Spatial memory is a term often used to describe the neurological process of recalling where something happened or where an object was placed. This type of memory is also used to project into the future, to plan a route to a desired location.
It is hard to consider spatial memory without invoking a poetic light. What is this intangible part of us that is tied to places and our memories of them? How is it that we can still recall the layout of a childhood home despite not having stepped foot in it in years?
The themes of the “Tread Softly” exhibit included “the city, migration, and memory”. The title is an allusion to the W.B. Yeats poem, “The Cloths of Heaven”, where he writes, “Tread softly because you tread on my dreams.” [*1] It considered how the cities we live in become the space in which we operate, tenderly attending to ideas of spatial memories, among others.
The opening of the exhibit at the BOX Freiraum in October was the second time the BCB student works featured there were on display. The first was at the end of the previous academic year, in May, in the context of “The Impossible Order” conference (click here for an overview of the conference and a review of Panel VII).
The installation in which the BCB student exhibits were embedded was designed and built by students of Art and Architecture from the Academy of Fine Arts in Vienna. The walkway was shrouded in gauzy white fabric. Our first impression stepping into it was that the exhibit looked like a ransacked home: haphazard curtains, scrambled furniture, matryoshkas, a TV in front of a wooden couch, a makeshift living room, a potted fern. The gallery itself invoked a memory of migration. It seemed as if someone rushed through a house, took what they could, and left the rest as bare bones. Only objects remained, like tangible pieces of “home” reaching out to us from the past.

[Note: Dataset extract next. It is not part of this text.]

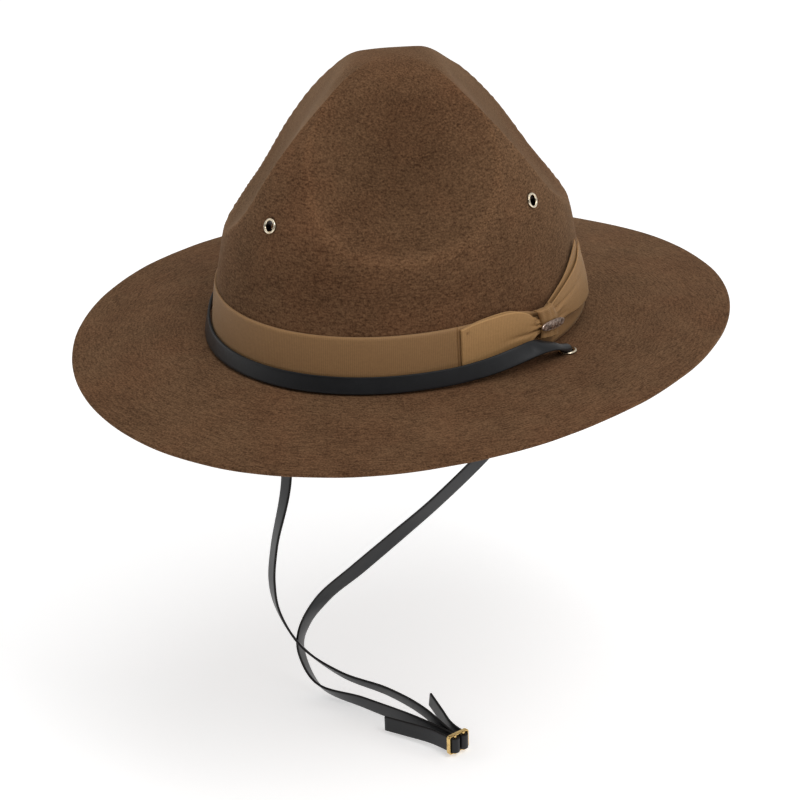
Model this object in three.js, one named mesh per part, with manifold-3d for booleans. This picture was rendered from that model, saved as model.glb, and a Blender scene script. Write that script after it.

The pieces spoke to both private, personal issues and political issues at large. As the curators describe on the website, “Responding to the challenge of finding transitory, adaptable, disappearing and reappearing architectures, [the exhibit] seeks neither to master nor to serve the individual embedded pieces, but to enter into dialogue with them.” [*2] Within these pointed and individual experiences, a wider dialogue arose, connecting themes of migration and relationships to urban spaces.
Indeed, a continual dialogue is what led to the creation of the exhibit in the first place. What began as a class in German migration history in the Fall semester of 2016 bled into a workshop class in “Creation Research” in the Spring semester of 2016, where the projects conceived of in the fall were made manifest through a collaborative effort. There was no end goal in mind; process was premium, and the course an experiment conducted in good faith.
In a particularly striking video by BCB student Wafa Mustafa, the narrator wanders through the Berlin Holocaust Memorial, entranced by the story of Malka, a Polish-Jewish girl killed in the Holocaust. The memorial here is the material embodiment of spatial memory — a space that evokes memory. Tragedy and memory unfold simultaneously in and through space, through spatiality. Here, two stories of refuge, of forced migration, emerge as the viewer is walked through the haunting blocks of the Holocaust Memorial. This is a simulacrum, the evocation of memory by moving through a space.
The video and the gallery thus operate through space production, through spaces that emerged from pre-existing ones. The space that is explored in Wafa’s video becomes the vessel through which the artist’s memories of refuge are confronted. Similarly, the gallery space becomes the combination, the unity, of the memorializing of each piece. These are the strengths of a collaboration gleaned from so many sources.
We approached the nesting doll in the corner. This matryoshka was a collaborative piece that invited visitors to insert their questions on small slips of paper:
“What connects us to the idea/concept of ‘home’?”
“Do you feel the need to call a place home?”
“What kind of memories/identity have I lost access to from the branches of my family who are lost in time?”
“How does the memory of migration live within objects?”
“What does one leave behind if they think they’re coming back?”
Though there is no “right” answer to these questions, the strength of the exhibit lay in its ability to pose them from differing vantage points and using diverse artistic media. And it was with these questions in mind that we left the BOX freiraum — more aware of the space around us, the spatial memories we’re tacitly building, and the objects that make a place feel like home.